脱インテリ

 インテリあるいは知識人。ひょっとすると、私は人生のどこかから、それを追い求めてきたのかも知れない。学歴社会と言われるものは、インテリジェンスで世の中を導く階級に仲間入りするには、ともかく良い学校にまぎれこむことだ。皆が、そう考える時代であるのかも知れない。

 学校を出て、教養を積む。あるいは、その過程を通過することで、ある種の資格を得る。それはまるで運転免許証のように、徒歩でしか進めない人と差別化されるための証になる。そしてそれは、そのような人間たちと競い合うレースへの参加資格ともなる。

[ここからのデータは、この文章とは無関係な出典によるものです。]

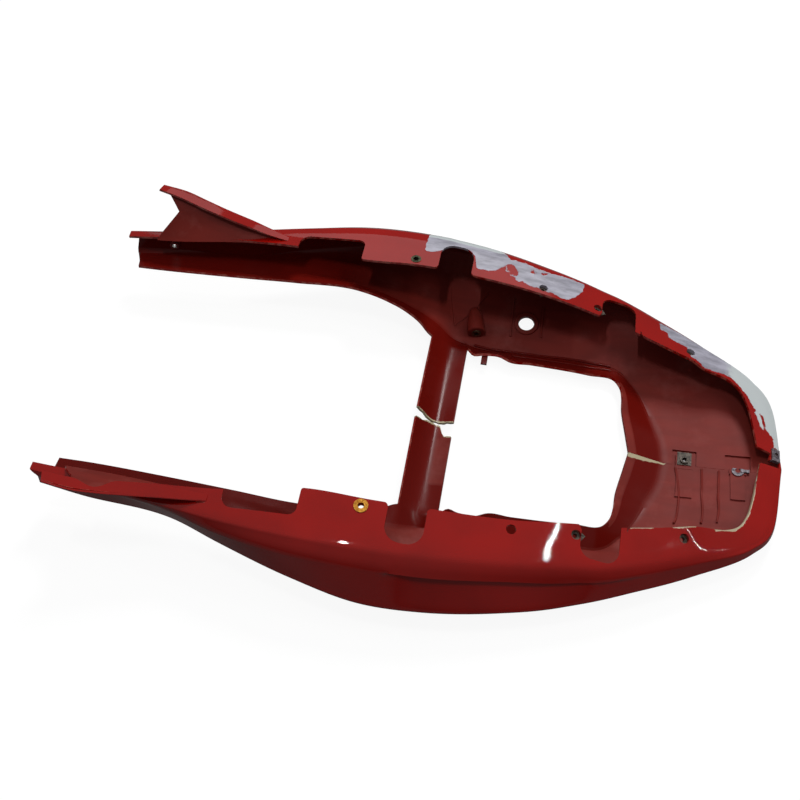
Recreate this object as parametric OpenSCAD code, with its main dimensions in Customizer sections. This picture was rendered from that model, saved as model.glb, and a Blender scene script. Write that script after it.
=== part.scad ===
// Seat cowl of a motorcycle, two moulded halves lying upside down on their deck.
// +X points to the tail, +Y to the half with the lock hole, +Z up. All sizes in millimetres.

/* [Overall] */
// Length from the front lips to the tail tip
cowl_len = 764; // [700:1:820]
// Width over both side walls
cowl_w = 472; // [430:1:520]
// Height from the deck to the fin tips
cowl_h = 126; // [115:1:140]

/* [Moulding] */
// Thickness of the moulded wall
wall_t = 3; // [2.4:0.1:3.6]
// Height of the moulding ribs above the wall
rib_h = 2; // [1:0.1:4]
// Thickness of a moulding rib
rib_t = 2; // [1.4:0.1:3]
// Depth of the scoop pressed into each side
scoop_d = 8; // [3:0.5:10]
// Radius of the rolled shoulder
shoulder_r = 9; // [5:0.5:12]
// Gap left at the seam between the halves
seam_gap = 0.3; // [0.2:0.1:1]

/* [Flange] */
// Width of the front notch in the flange
notch_w = 38; // [30:1:46]
// Width of the rear notch in the flange
rear_notch_w = 39; // [30:1:46]
// Length of the relief behind the fin
relief_w = 76; // [60:1:84]
// Diameter of the fixing holes in the flange
hole_d = 10; // [8:0.2:11.6]

/* [Deck] */
// Diameter of the lock hole
lock_d = 18.4; // [14:0.2:22]
// Outer diameter of the ring round the lock hole
lock_ring_d = 28; // [26:0.5:34]
// Height of the ring round the lock hole
lock_ring_h = 2.5; // [1.5:0.1:5]
// Diameter of the dome boss at its open end
boss_d = 21; // [17:0.5:25]
// Width of the lap tongues
tongue_w = 18; // [17:0.5:20]
// Thickness of the lap tongues
tongue_t = 1.8; // [1.2:0.1:2.4]

/* [Metal] */
// Diameter of the yellow grommet head
head_d = 14.4; // [13:0.2:18]
// Bore of the grommets
grommet_bore = 6.2; // [5:0.1:7]
// Side of the square spring nuts
nut_side = 15; // [14:0.5:18]
// Bore of the spring nuts and seam clips
nut_bore = 4.8; // [4:0.1:5.4]
// Bore of the threaded inserts
insert_bore = 5; // [4:0.1:5.6]

/* [Hidden] */

// The guide curves below are set for these sizes and follow the sizes above.
guide_len = 764;
guide_w = 472;
guide_h = 126;
k_len = cowl_len / guide_len;
k_w = cowl_w / guide_w;
k_h = cowl_h / guide_h;
mid_x = 32;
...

 この文章の書き手は、読み手にインテリジェンスを強要している。そのように思えるときがある。教養の水準を当然と要求し、わからないやつは馬鹿だと言いたげな感じがする。そして「私のすごさを認めろ」と叫んでいる。

 自分を先生と呼ばせる連中に、ろくなやつはいない。そう感じる時代に、どんどん進んでいる。そう呼ぶ連中の腹の中は真っ黒で、どうにかして自分に利益を引っ張り込もうとしている。

 どの世界にも有力者がいて絶大な影響力を持っている。それも現実に違いない。そんな人が、真の偉人なのか、似非なのか、意外とあっさり見抜かれてしまう時代になってきている。言葉の中から噴き出す傲慢さ。そのイヤミが見透かされるとき、品格が疑われ、尊敬が吹き飛ぶ。

 読み手や聞き手に要求するのではなく、様々な分野に得手不得手のある、幅広い人々に、自分の言葉を、心地よく、より正しく、できるだけ深く、謙虚な気持ちで語りかける。そんな人が大好きだ。そんな人になりたい。